# Der "Du weißt, dass du ein wahrer Trialer bist, WENN..."-Thread



## kamo-i (4. Juli 2014)

Heyho.

Angeregt durch einen Thread im Ultraleicht-Trekking-Forum dachte ich, wäre es ganz lustig Ähnliches auch mal hier einzuführen.

Ich mach mal einen Anfang.

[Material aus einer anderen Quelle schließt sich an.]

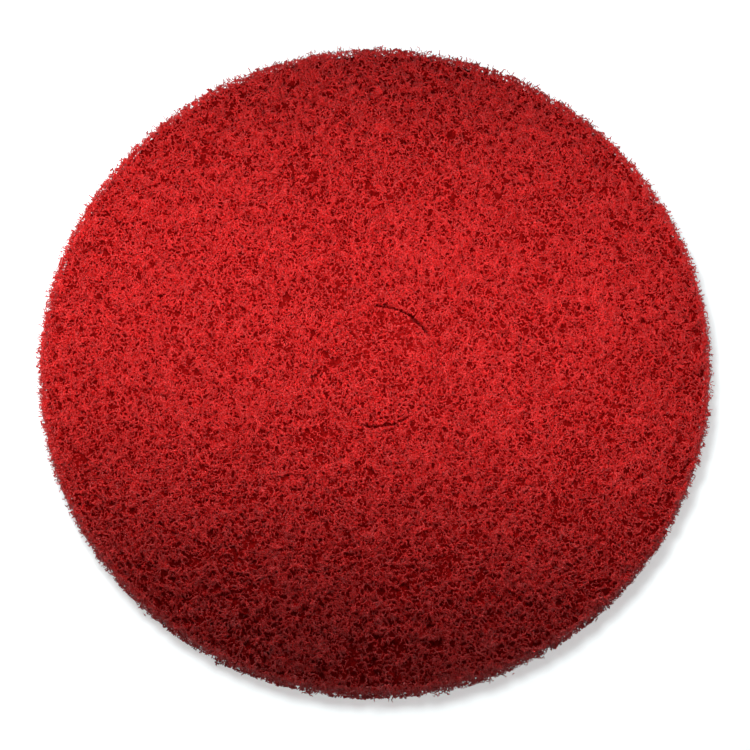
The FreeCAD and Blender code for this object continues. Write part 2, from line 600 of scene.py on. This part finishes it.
def add_slit_walls():
    for name, body, radius, surface in (
        ("hole_wall", "pad", HOLE_RADIUS, on_hole_wall),
        ("plug_side", "plug", PLUG_RADIUS, on_plug_side),
    ):
        lines = lying_lines(scatter_round(900, radius), (-1.8 * MM, -0.6 * MM))
        fibre_piece(name, body, lines, wall_keep(lines, 1.5 * MM), surface, FIBRE, COATED_FIBRE)


# ---- floor, lights, camera ----


def add_floor():
    """A pale floor that glows a little, for itself only."""
    bpy.ops.mesh.primitive_plane_add(size=8)
    floor = bpy.context.object
    floor.name = "floor"
    material, _, _, shader = new_material("floor")
    shader.inputs["Base Color"].default_value = (0.48, 0.54, 0.55, 1)
    shader.inputs["Roughness"].default_value = 0.9
    shader.inputs["Emission Color"].default_value = (1, 1, 1, 1)
    shader.inputs["Emission Strength"].default_value = 0.53
    floor.data.materials.append(material)
    return floor


def add_light(name, place, tilt, energy):
    light = bpy.data.lights.new(name, "AREA")
    light.energy = energy
    lamp = bpy.data.objects.new(name, light)
    lamp.location = place
    lamp.rotation_euler = [math.radians(angle) for angle in tilt]
    lamp.visible_camera = False
    bpy.context.scene.collection.objects.link(lamp)
    return lamp, light


def add_lights(floor):
    """A strip over the pad's far half, and a disc high up that lights only the floor."""
    _, strip = add_light("strip", (-0.105, 0.048, 0.14), (0, 0, -9), 1.05)
    strip.shape = "RECTANGLE"
    strip.size = 0.68
    strip.size_y = 0.26
    sweep_lamp, sweep = add_light("sweep", (-0.22, 0.19, 1.4), (-8, -9, 0), 22)
    sweep.shape = "DISK"
    sweep.size = 0.5
    only_floor = bpy.data.collections.new("floor_only")
    only_floor.objects.link(floor)
    sweep_lamp.light_linking.receiver_collection = only_floor
    floor.light_linking.receiver_collection = only_floor


def add_world():
    """A white studio that shows only in reflections."""
    world = bpy.data.worlds.new("studio")
    world.use_nodes = True
    background = world.node_tree.nodes["Background"]
    background.inputs["Color"].default_value = (1, 1, 1, 1)
    background.inputs["Strength"].default_value = 2.1
    bpy.context.scene.world = world
    world.cycles_visibility.diffuse = False


CAMERA_ELEVATION = math.radians(74.0)
CAMERA_ROLL = math.radians(-2.8)
CAMERA_DISTANCE = 3.5
CAMERA_SENSOR = 36
VIEW_WIDTH = 484.5 * MM
CAMERA_TARGET = Vector((0.0, -3.5 * MM, THICKNESS / 2))


def add_camera():
    camera_data = bpy.data.cameras.new("camera")
    camera_data.sensor_width = CAMERA_SENSOR
    camera_data.lens = CAMERA_SENSOR * CAMERA_DISTANCE / VIEW_WIDTH
    camera = bpy.data.objects.new("camera", camera_data)
    toward = Vector((0, -math.cos(CAMERA_ELEVATION), math.sin(CAMERA_ELEVATION)))
    aim = (-toward).to_track_quat("-Z", "Y").to_matrix() @ Matrix.Rotation(CAMERA_ROLL, 3, "Z")
    camera.location = CAMERA_TARGET + CAMERA_DISTANCE * toward
    camera.rotation_euler = aim.to_euler()
    bpy.context.scene.collection.objects.link(camera)
    bpy.context.scene.camera = camera
    bpy.context.scene.view_settings.view_transform = "Standard"


# ---- build ----

add_cores()
add_tops()
add_slit_closing()
add_undersides()
add_rim()
add_loose_ends()
add_slit_walls()
add_lights(add_floor())
add_world()
add_camera()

Du weißt, dass du ein wahrer Trialer bist, wenn:

*...deine Schienbeine mehr aus Naben als alles andere bestehen.  *

^^

Vorgeschlagene Regeln: 

*- nur eine "Antwort" pro Post*
- keine Phallus-Verlängerungen in denen draus hervor gehen muss WIE toll man doch ist á la "...wenn man 8 EPALs-sidehoped" oder sonst was. 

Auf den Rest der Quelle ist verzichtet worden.